Dalam kesempatan itu, Fahrizal menyebutkan, jika adanya pemberitaan sumur bor fiktif di Desa Henda, Kabupaten Pulang Pisau, itu bukan bagian sumur yang dibangun Badan Restorasi Gambut. Alasannya, berada di luar titik peta, dan semua sumur yang dibangun BRG berfungsi baik.

Dijelaskan Fahrizal, pengecekan ke lokasi telah dilakukan.

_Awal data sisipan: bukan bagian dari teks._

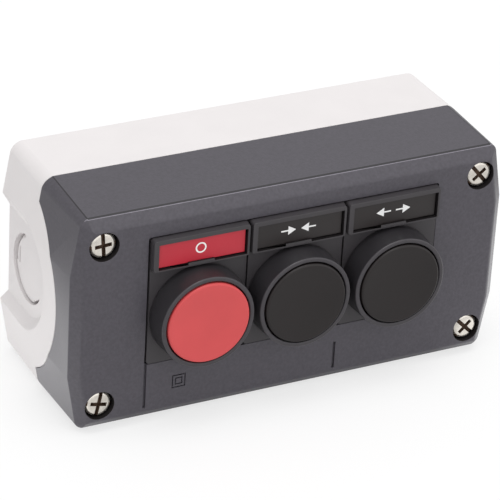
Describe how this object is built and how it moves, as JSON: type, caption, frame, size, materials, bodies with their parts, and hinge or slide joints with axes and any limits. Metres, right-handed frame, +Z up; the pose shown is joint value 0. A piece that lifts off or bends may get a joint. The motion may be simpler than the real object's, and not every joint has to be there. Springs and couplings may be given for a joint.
{
  "type": "pushbutton control station",
  "caption": "Surface-mounted control station: two-part plastic enclosure with a row of flush pushbuttons, legend holders and contact blocks inside.",
  "frame": {"origin": "centre of the wall face, on the back of the base", "axes": "+Y into the wall, buttons face -Y; +X along the length, to the right as the legends read; +Z up as the legends read"},
  "size_m": [0.136, 0.06, 0.068],
  "materials": {
    "base_grey": "fine moulded texture, light grey",
    "cover_grey": "fine moulded texture, dark grey",
    "bezel_black": "satin black",
    "holder_black": "satin black",
    "cap_red": "satin red",
    "cap_black": "satin black",
    "legend_red": "matt engraved laminate, red",
    "legend_black": "matt engraved laminate, black",
    "plunger_grey": "plain",
    "nut_grey": "plain",
    "foot_grey": "plain",
    "pusher_white": "plain",
    "block_red": "plain",
    "block_green": "plain",
    "seal_rubber": "matt",
    "screw_steel": "nickel plated",
    "spring_steel": "drawn wire",
    "contact_brass": "plain"
  },
  "bodies": {
    "enclosure": {"base": "base_grey", "cover": "cover_grey", "cover_gasket": "seal_rubber", "cover_screws": "screw_steel", "screw_washers": "seal_rubber", "bezel_stop": "bezel_black", "bezel_close": "bezel_black", "bezel_open": "bezel_black", "return_spring_stop": "spring_steel", "return_spring_close": "spring_steel", "return_spring_open": "spring_steel", "head_gasket_stop": "seal_rubber", "head_gasket_close": "seal_rubber", "head_gasket_open": "seal_rubber", "lock_nut_stop": "nut_grey", "lock_nut_close": "nut_grey", "lock_nut_open": "nut_grey", "legend_holder_stop": "holder_black", "legend_holder_close": "holder_black", "legend_holder_open": "holder_black", "legend_stop": "legend_red", "legend_close": "legend_black", "legend_open": "legend_black", "block_housing_stop": "block_red", "block_housing_close": "block_green", "block_housing_open": "block_green", "block_foot_stop": "foot_grey", "block_foot_close": "foot_grey", "block_foot_open": "foot_grey", "pusher_spring_stop": "spring_steel", "pusher_spring_close": "spring_steel", "pusher_spring_open": "spring_steel", "terminals_stop": "contact_brass", "terminals_close": "contact_brass", "terminals_open": "contact_brass", "clamp_plates_stop": "screw_steel", "clamp_plates_close": "screw_steel", "clamp_plates_open": "screw_steel", "terminal_screws_stop": "screw_steel", "terminal_screws_close": "screw_steel", "terminal_screws_open": "screw_steel"},
    "button_stop": {"cap_stop": "cap_red", "plunger_stop": "plunger_grey"},
    "slider_stop": {"pusher_stop": "pusher_white", "bridge_spring_stop": "spring_steel"},
    "contact_stop": {"bridge_stop": "contact_brass"},
    "button_close": {"cap_close": "cap_black", "plunger_close": "plunger_grey"},
    "slider_close": {"pusher_close": "pusher_white", "bridge_spring_close": "spring_steel"},
    "contact_close": {"bridge_close": "contact_brass"},
    "button_open": {"cap_open": "cap_black", "plunger_open": "plunger_grey"},
    "slider_open": {"pusher_open": "pusher_white", "bridge_spring_open": "spring_steel"},
    "contact_open": {"bridge_open": "contact_brass"}
  },
  "joints": [
    {"name": "press_stop", "type": "slide", "parent": "enclosure", "child": "button_stop", "axis": [0, 1, 0], "range_m": [0, 0.0043], "stiffness_N_per_m": 900, "springref_m": -0.002, "deforming": ["return_spring_stop"]},
    {"name": "slide_stop", "type": "slide", "parent": "enclosure", "child": "slider_stop", "axis": [0, 1, 0], "range_m": [0, 0.0043], "deforming": ["pusher_spring_stop"]},
    {"name": "contact_slide_stop", "type": "slide", "parent": "enclosure", "child": "contact_stop", "axis": [0, 1, 0], "range_m": [0, 0.00258], "deforming": ["bridge_spring_stop"]},
    {"name": "press_close", "type": "slide", "parent": "enclosure", "child": "button_close", "axis": [0, 1, 0], "range_m": [0, 0.0043], "stiffness_N_per_m": 900, "springref_m": -0.002, "deforming": ["return_spring_close"]},
    {"name": "slide_close", "type": "slide", "parent": "enclosure", "child": "slider_close", "axis": [0, 1, 0], "range_m": [0, 0.0043], "deforming": ["pusher_spring_close"]},
    {"name": "contact_slide_close", "type": "slide", "parent": "enclosure", "child": "contact_close", "axis": [0, 1, 0], "range_m": [0, 0.00258], "deforming": ["bridge_spring_close"]},
    {"name": "press_open", "type": "slide", "parent": "enclosure", "child": "button_open", "axis": [0, 1, 0], "range_m": [0, 0.0043], "stiffness_N_per_m": 900, "springref_m": -0.002, "deforming": ["return_spring_open"]},
    {"name": "slide_open", "type": "slide", "parent": "enclosure", "child": "slider_open", "axis": [0, 1, 0], "range_m": [0, 0.0043], "deforming": ["pusher_spring_open"]},
    {"name": "contact_slide_open", "type": "slide", "parent": "enclosure", "child": "contact_open", "axis": [0, 1, 0], "range_m": [0, 0.00258], "deforming": ["bridge_spring_open"]}
  ],
  "couplings": [
    {"joint": "slide_stop", "follows": "press_stop", "ratio": 1},
    {"joint": "contact_slide_stop", "follows": "press_stop", "ratio": 0.6},
    {"joint": "slide_close", "follows": "press_close", "ratio": 1},
    {"joint": "contact_slide_close", "follows": "press_close", "ratio": 0.6},
    {"joint": "slide_open", "follows": "press_open", "ratio": 1},
    {"joint": "contact_slide_open", "follows": "press_open", "ratio": 0.6}
  ]
}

Plang-plang yang berada di sumur bor fiktif itu diambil dari area kerja BRG, ditancapkan di sumur bor fiktif itu. “Seandainya memang fiktif, saya terdepan untuk mengungkapnya,” tegasnya.

Meski begitu, menurut Fahrizal, belum akan ada tindakan terkait temuan tersebut, sembari mendorong kepolisian melakukan penegakan hukum. “Ada upaya mendeskriditkan [TRGD/BRG],” ucapnya.

 

 

Evaluasi restorasi gambut

Safrudin, Direktur Eksekutif Save Our Borneo [SOB] kepada Mongabay mengatakan, kebakaran dan asap pekat harus dituntaskan. Penyediaan rumah-rumah oksigen belum merata di setiap titik wilayah terdampak.

“Bagaimana warga yang rumahnya jauh? Harusnya pemda/pemko lebih intensif menyediakan tenaga kesehatan dan rumah oksigen, kalau perlu di setiap RT. Sampai sekarang kami bersama warga terus melakukan pencegahan kebakaran,” terangnya, Minggu [15/8/2019].

Terkait restorasi gambut, sejak awal SOB melihat pembuatan sumur bor dan kanal bloking belum optimal. Jika upaya ini berhasil, seharusnya bencana asap seperti 2015 lalu tidak terulang lagi. Perlu dievaluasi semua kerja ini.

”SOB sangat mendukung restorasi gambut, namun belakangan kami lihat kesannya tidak sesuai 3R, padahal anggarannya cukup besar. Tidak terlihat juga kekuatan “memaksa” perusahaan-perusahaan sawit yang beroperasi di kubah gambut mengembalikan fungsi utama kawasan itu.”

Bagi kami, upaya restorasi gambut sejati [penutupan kanal-kanal dan perkebunan yang beroperasi di lahan gambut] mutlak dilakukan. Tujuannya, tidak lain memulihkan kondisi alamiah [ekologi] gambut. “Gambut kita sudah terdegradasi, mudah terbakar saat kemarau dan banjir ketika hujan,” tandasnya.